In Reading v. The Commonwealth, 1 Jones 196, mandamus was refused to private relators to remove obstructions from a street, and though the ground of the judgment was that there was remedy by indictment, it is apparent the court did not recognise any such interest in the relators as would entitle them to this writ. The nuisance in this ease, said the chief justice, is a public one, and it does not appear from the statement of the relators that they have received any special injury from it to entitle them to any civil remedy whatever. The obstruction of the sidewalk is not more injurious to them than it is to the inhabitants at large.
The propriety of the rule which commits public affairs to public officers is apparent in this case. The legislature enacted that an alley should be opened in Pottsville, the location of which is described with a precision which indicates rather private dictation than legislative discretion. But the legislature committed the duty of opening it to a public municipal corporation, whom they had previously called into being and invested with large discretionary powers over the streets, roads, lanes, and alleys of the borough, and to whom was granted also a limited power of taxation. The town council allege that the borough is without means to open the alley, and that it will be useless when done; and they submit the borough surveyor's report, showing that it must overcome an elevation of 75 feet in a distance of 230 feet, which is more than 16J degrees.

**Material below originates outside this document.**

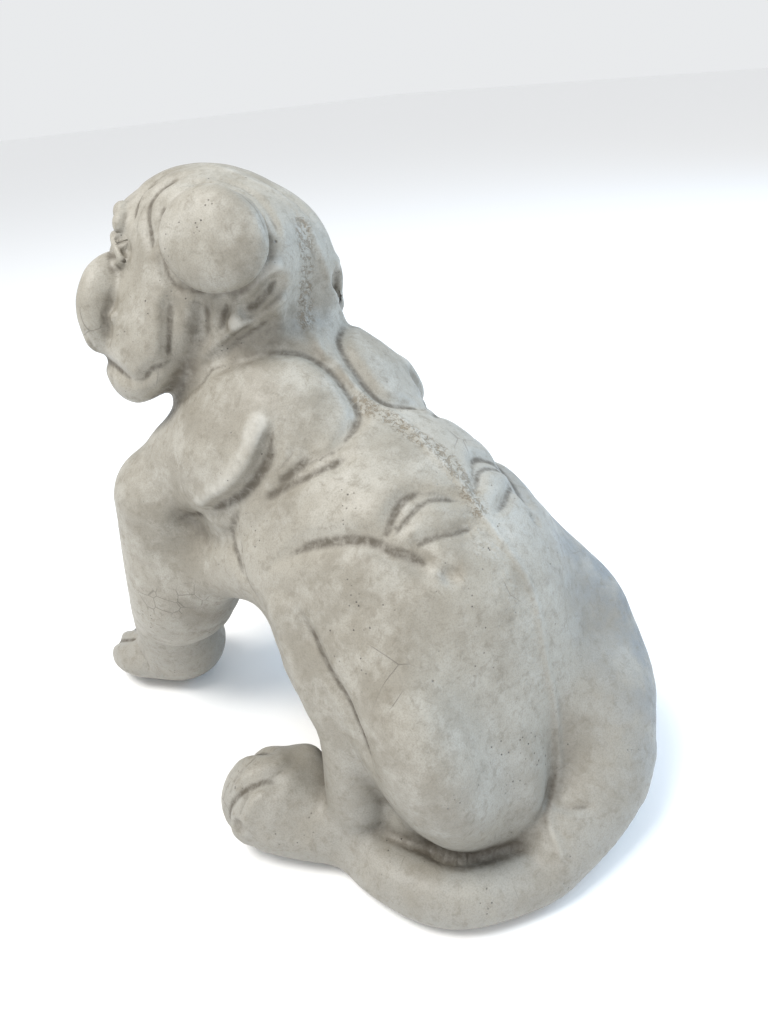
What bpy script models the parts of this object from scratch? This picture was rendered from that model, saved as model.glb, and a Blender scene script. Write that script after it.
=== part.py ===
"""Sitting bulldog, a garden statue cast in concrete as one solid piece.

The dog faces -Y, its left side is +X and it sits on the plane Z = 0. The figure is set out in parts of
its own height: one PART is a 400th of HEIGHT, so a length of 72 below is 72 mm on the statue as it is.
Each form of the body is an ellipsoid or a tapered limb, and each melts into what came before it over its
own blend width. Rough balls are joined by a voxel remesh, and every vertex is then drawn onto the smooth
surface that the forms give. SET_BACK is how far the finished figure is moved along Y, so that the origin
is under the middle of its box.
"""

import math

import bmesh
import bpy
import numpy as np
from mathutils import Euler, Matrix, Vector

HEIGHT = 0.400
PART = HEIGHT / 400
VOXEL = 4.0
TRIANGLES = 9600
CONCRETE = (0.56, 0.54, 0.48, 1.0)
ROUGHNESS = 0.62
SET_BACK = 11.0

FAR = 1e3
REACH = 26.0
PROBE = 0.25
CLUSTER = 6000
CLOSE = 0.03

HEAD_CENTRE = np.array((7.0, -92.0, 328.0))
HEAD_TURN = (-6.0, -10.0, 13.0)


def turned(degrees):
    """Rotation matrix of three Euler angles, taking a form's own axes to the body's."""
    return np.array(Euler([math.radians(a) for a in degrees]).to_matrix())


def smooth_least(a, b, blend):
    """The lesser of two distances, rounded over where they nearly agree."""
    near = np.maximum(blend - np.abs(a - b), 0.0) / blend
    return np.minimum(a, b) - near * near * blend / 4


def smooth_run(stations, steps=4):
    """Stations (x, y, z, radius...) with a Catmull-Rom curve drawn through them."""
    rows = np.array(stations, float)
    if len(rows) < 3:
        return rows
    padded = np.vstack([2 * rows[0] - rows[1], rows, 2 * rows[-1] - rows[-2]])
    made = []
    for before, a, b, after in zip(padded, padded[1:], padded[2:], padded[3:]):
        for t in np.arange(steps) / steps:
            made.append(
                0.5 * (2 * a + (b - before) * t + (2 * before - 5 * a + 4 * b - after) * t**2
                       + (3 * a - before - 3 * b + after) * t**3)
            )
    return np.vstack([made, rows[-1]])


class Ball:
    """An ellipsoid: its centre, its three radii and its turn."""

    def __init__(self, centre, radii, turn=(0, 0, 0)):
        self.centre = np.array(centre, float)
        self.radii = np.array(radii, float)
        self.turn = np.array(turn, float)
        self.lay()

    def lay(self):
        self.axes = turned(self.turn)
        self.low = self.centre - self.radii.max()
        self.high = self.centre + self.radii.max()

    def distance(self, points):
        local = (points - self.centre) @ self.axes / self.radii
        reach = np.linalg.norm(local, axis=1)
        slope = np.linalg.norm(local / self.radii, axis=1)
        return reach * (reach - 1) / np.maximum(slope, 1e-9)

    def matrices(self):
        spread = Matrix.Diagonal((*self.radii, 1.0))
        yield Matrix.Translation(self.centre) @ Matrix(self.axes).to_4x4() @ spread


class Limb:
    """A tapered round bar through stations, each (x, y, z, radius)."""

    def __init__(self, *stations):
        self.stations = np.array(stations, float)
        self.lay()

    def lay(self):
        self.rows = smooth_run(self.stations)
        self.low = (self.rows[:, :3] - self.rows[:, 3:]).min(axis=0)
        self.high = (self.rows[:, :3] + self.rows[:, 3:]).max(axis=0)

    def distance(self, points):
        least = np.full(len(points), FAR)
        for a, b in zip(self.rows, self.rows[1:]):
            along = b[:3] - a[:3]
            share = np.clip((points - a[:3]) @ along / (along @ along), 0, 1)
            gap = np.linalg.norm(points - a[:3] - share[:, None] * along, axis=1)
            least = np.minimum(least, gap - a[3] - share * (b[3] - a[3]))
        return least

    def matrices(self):
        for a, b in zip(self.rows, self.rows[1:]):
            count = max(1, math.ceil(np.linalg.norm(b[:3] - a[:3]) / (0.5 * min(a[3], b[3]))))
            for t in np.arange(count + 1) / count:
                x, y, z, radius = a + (b - a) * t
                yield Matrix.Translation((x, y, z)) @ Matrix.Scale(radius, 4)


def nearby(points, form, margin):
    """Which of the points lie within the margin of the form's own box."""
    low, high = form.low - margin, form.high + margin
    if (points.max(axis=0) < low).any() or (points.min(axis=0) > high).any():
        return np.zeros(len(points), bool)
    return ((points > low) & (points < high)).all(axis=1)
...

Now, under such circumstances, it will be soon enough for the courts to interfere to open that alley when those public officers whose duty it is to see that the laws are executed move the courts to action. The law was enacted for the public, and if the public acquiesce in its non-execution, the courts, who are only other agents of the public, have no duty or power in the premises. The law was not made for the relator, and confers on him no such rights as the courts can be called on to, guard, and therefore his complaint ought to have been dismissed at his costs.
The judgment is reversed and judgment is entered here for the defendants, on the demurrer for costs.